Un enorme privilegio

 en Rodolfo Morán Quiroz

Luis Rodolfo Morán Quiroz*

“Es premio, no castigo”, le decía una mamá a su hija frente al edificio de pre-escolar. Mientras la niña lloraba, la madre intentaba persuadirla de que se trataba de algo bueno. Quizá la niña no estaba muy convencida con eso de que había que salir de casa tempranito por la mañana, separarse de la mamá y del resto de la familia por un buen rato, peinarse y acicalarse, en vez de estar más tiempo en su camita calientita y mullida. Mientras la madre hacía su mejor esfuerzo por mostrar que los otros niños iban con gusto a esa escuela, que representa el inicio, para muchos, de una larga vida en las aulas y los patios de recreo, la hija se esforzaba también por demostrarle que la idea no acababa de convencerla.

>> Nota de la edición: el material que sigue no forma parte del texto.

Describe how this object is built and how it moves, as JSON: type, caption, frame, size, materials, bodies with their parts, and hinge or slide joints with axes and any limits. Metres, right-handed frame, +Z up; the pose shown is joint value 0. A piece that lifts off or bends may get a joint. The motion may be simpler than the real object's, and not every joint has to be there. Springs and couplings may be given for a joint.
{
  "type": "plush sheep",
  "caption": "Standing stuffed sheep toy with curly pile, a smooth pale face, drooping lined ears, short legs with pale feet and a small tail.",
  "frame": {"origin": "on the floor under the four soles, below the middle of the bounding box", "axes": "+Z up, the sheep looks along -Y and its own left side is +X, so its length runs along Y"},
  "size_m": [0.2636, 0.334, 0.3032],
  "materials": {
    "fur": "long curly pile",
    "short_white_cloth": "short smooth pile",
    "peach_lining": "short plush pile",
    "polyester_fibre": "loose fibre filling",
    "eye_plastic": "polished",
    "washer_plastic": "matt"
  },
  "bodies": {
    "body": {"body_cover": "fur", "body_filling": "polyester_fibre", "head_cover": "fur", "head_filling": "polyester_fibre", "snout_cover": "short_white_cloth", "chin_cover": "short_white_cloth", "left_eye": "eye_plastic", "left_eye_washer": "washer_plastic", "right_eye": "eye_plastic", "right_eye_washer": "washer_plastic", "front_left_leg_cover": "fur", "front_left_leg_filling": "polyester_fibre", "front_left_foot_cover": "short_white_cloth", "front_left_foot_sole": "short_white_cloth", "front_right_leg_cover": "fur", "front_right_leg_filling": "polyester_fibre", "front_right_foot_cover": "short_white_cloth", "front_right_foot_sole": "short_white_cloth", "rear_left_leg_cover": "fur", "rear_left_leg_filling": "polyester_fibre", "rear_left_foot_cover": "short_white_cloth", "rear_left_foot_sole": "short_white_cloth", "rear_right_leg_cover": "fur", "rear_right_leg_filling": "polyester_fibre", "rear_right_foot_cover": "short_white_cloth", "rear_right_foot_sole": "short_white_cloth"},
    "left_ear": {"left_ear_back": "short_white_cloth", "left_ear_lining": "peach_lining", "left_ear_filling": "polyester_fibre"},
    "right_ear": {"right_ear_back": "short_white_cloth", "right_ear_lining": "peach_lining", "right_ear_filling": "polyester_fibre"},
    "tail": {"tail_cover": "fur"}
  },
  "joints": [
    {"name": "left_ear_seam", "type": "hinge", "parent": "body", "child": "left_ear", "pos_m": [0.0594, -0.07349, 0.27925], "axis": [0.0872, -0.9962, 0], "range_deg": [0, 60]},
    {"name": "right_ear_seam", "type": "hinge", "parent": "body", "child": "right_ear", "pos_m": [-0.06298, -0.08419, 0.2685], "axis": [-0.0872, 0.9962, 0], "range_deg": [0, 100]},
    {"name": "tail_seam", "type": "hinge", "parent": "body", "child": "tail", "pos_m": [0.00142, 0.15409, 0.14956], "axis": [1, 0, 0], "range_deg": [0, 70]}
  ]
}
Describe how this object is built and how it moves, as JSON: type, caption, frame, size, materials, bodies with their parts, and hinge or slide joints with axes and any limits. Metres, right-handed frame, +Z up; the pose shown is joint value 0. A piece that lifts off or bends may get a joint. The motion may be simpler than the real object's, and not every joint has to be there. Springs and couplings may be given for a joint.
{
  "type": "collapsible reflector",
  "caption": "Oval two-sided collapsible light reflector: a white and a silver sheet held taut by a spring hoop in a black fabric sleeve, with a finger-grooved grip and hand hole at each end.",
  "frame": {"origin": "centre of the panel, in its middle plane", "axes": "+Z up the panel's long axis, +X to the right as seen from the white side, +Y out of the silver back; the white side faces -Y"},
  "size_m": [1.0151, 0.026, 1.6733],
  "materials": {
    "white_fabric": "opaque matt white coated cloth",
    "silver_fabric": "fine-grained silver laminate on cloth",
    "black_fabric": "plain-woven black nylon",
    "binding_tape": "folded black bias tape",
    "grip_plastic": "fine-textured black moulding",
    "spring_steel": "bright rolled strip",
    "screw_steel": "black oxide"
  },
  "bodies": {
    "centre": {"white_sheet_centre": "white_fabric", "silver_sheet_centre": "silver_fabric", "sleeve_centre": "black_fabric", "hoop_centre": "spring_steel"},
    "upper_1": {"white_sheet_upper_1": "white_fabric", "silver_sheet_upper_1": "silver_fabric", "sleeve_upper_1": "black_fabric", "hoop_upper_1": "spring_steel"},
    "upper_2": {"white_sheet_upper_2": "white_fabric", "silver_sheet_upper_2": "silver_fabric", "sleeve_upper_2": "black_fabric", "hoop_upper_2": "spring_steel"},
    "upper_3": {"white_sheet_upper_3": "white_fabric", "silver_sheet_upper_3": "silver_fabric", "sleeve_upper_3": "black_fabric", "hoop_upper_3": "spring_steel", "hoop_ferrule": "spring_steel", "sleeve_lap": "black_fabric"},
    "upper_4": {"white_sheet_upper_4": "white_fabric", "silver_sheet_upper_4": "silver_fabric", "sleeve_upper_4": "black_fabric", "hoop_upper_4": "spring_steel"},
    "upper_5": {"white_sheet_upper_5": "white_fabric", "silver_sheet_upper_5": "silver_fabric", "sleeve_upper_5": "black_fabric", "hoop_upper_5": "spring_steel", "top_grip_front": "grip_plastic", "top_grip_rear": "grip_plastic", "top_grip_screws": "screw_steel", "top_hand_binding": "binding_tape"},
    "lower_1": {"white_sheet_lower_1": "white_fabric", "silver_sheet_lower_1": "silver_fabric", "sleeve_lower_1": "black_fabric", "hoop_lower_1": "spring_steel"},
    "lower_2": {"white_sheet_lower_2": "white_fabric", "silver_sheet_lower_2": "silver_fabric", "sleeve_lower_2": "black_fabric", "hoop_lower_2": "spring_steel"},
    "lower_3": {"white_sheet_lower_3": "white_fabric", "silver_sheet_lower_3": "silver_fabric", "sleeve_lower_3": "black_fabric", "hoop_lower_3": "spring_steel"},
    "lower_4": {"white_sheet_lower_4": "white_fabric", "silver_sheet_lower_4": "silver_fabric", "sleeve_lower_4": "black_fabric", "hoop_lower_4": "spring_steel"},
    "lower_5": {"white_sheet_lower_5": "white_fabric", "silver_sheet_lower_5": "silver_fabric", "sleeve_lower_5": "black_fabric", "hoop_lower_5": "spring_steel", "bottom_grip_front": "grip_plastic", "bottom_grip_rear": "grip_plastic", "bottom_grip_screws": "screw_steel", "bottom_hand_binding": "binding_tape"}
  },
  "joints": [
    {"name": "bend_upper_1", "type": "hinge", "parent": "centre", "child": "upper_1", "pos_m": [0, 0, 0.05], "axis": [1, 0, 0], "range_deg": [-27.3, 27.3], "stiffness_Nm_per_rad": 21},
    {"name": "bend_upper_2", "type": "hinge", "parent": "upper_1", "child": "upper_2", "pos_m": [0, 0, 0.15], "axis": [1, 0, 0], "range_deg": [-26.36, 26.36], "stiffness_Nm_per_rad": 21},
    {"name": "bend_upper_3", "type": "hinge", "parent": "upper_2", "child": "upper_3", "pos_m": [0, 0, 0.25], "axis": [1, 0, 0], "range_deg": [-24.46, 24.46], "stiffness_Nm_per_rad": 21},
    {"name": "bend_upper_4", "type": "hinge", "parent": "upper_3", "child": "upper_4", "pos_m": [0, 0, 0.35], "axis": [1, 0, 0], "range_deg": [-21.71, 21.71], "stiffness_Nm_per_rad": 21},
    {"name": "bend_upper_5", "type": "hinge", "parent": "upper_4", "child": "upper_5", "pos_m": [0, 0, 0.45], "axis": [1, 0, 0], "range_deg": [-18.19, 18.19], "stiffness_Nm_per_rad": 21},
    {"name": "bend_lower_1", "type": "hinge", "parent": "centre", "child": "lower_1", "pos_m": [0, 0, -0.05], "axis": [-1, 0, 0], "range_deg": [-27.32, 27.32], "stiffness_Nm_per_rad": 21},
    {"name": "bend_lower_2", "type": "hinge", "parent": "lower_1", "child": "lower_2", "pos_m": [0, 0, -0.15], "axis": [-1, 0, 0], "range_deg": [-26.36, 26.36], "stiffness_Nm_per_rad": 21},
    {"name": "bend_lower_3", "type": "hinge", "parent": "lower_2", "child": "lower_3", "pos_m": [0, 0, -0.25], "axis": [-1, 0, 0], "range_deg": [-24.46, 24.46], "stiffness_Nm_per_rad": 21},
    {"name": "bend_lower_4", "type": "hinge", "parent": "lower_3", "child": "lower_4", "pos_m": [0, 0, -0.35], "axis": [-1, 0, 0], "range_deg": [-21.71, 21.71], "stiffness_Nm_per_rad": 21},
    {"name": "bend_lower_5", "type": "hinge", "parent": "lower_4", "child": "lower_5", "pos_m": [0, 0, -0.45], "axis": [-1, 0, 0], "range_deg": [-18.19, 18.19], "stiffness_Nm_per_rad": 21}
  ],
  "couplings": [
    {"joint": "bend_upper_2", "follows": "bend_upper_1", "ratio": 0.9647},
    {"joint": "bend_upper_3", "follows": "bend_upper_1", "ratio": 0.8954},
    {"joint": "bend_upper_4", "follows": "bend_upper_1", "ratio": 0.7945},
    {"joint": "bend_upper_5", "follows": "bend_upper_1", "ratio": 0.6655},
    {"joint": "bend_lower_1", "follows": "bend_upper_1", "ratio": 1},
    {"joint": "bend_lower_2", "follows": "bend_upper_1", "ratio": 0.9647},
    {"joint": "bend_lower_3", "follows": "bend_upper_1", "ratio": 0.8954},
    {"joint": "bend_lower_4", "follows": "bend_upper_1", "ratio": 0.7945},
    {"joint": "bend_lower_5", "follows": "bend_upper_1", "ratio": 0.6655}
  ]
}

Cada ciclo escolar, tanto estudiantes como docentes tenemos que recordar nuestra convicción y creencia de que la escuela es una buena idea si queremos aprender de manera sistemática, si pensamos que la escolaridad es un impulso a la movilidad social y una manera de abrirnos oportunidades en el campo del trabajo. No siempre estamos convencidos y hay quien plantea la pregunta “¿otra vez?” con cara de escepticismo.
Quienes tenemos el privilegio de impartir cursos en los primeros grados de licenciatura, alcanzamos a atisbar que quienes llegan por primera vez a una escuela muestran al menos la curiosidad de qué irá a pasar en esa nueva etapa. Una serie de sesiones que van después de lo que muchos creían sería un rito de paso tan definitivo que no se les ocurría que pudiera haber mayores transformaciones. Sin embargo, quienes hemos visto transitar a esos jóvenes recién egresados del bachillerato hasta convertirse en adultos recién egresados de los posgrados, hemos podido constatar que no sólo se han convertido en personas relativamente más sensatas, sino también capaces de aplicar los conocimientos que fueron articulando desde la edad de la niña que lloraba frente al jardín de niños no muy convencida de que estar peinada tan temprano y tan lejos de su camita tuviera un sentido.

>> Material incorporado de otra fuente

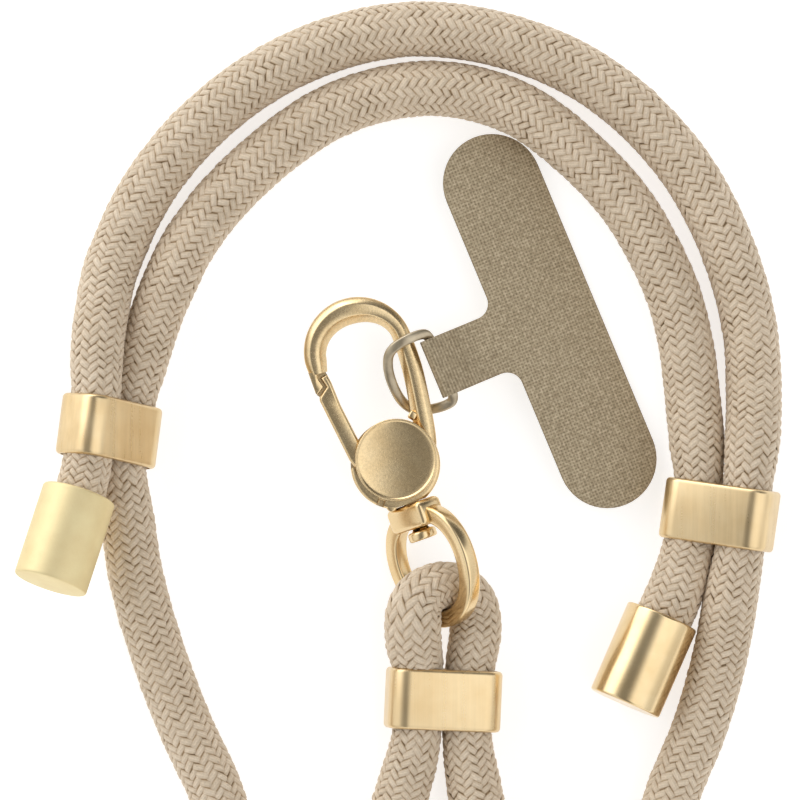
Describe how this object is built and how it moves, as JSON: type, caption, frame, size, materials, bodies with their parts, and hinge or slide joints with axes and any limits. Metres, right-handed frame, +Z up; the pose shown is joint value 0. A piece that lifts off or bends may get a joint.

En nuestro país, el porcentaje de la población que ha cursado estudios universitarios alcanza el 16%, lo que significa que todavía son muy pocos los que lograr TERMINAR ese nivel. Y lo que implica, además, que quienes dedicamos nuestros esfuerzos como docentes en el nivel superior trabajamos con una población reducida, que ha logrado superar varios años de estudios y cuya probabilidad de titularse ha alcanzado, en años recientes, el 23% (informe de la OCDE, 2013). En todo caso, quienes cursan el nivel superior no sólo son parte de un grupo privilegiado, sino que nos ofrecen a los docentes un reto que resulta muy específico y que demanda una actualización y dedicación constantes. Mientras que en los niveles básicos los estudiantes quizá no alcanzan a ver la diferencia entre el deber y el privilegio, en los niveles superiores es probable que quienes asisten a cursos se den cuenta de que son pocas las oportunidades que tendrán de asistir a cursos tan especializantes y profesionalizantes y, que por haber escogido su área de trabajo profesional tienen, a la vez, el deber de exigir que sus profesores sean al menos tan estimulantes como fueron sus profesores en los niveles anteriores.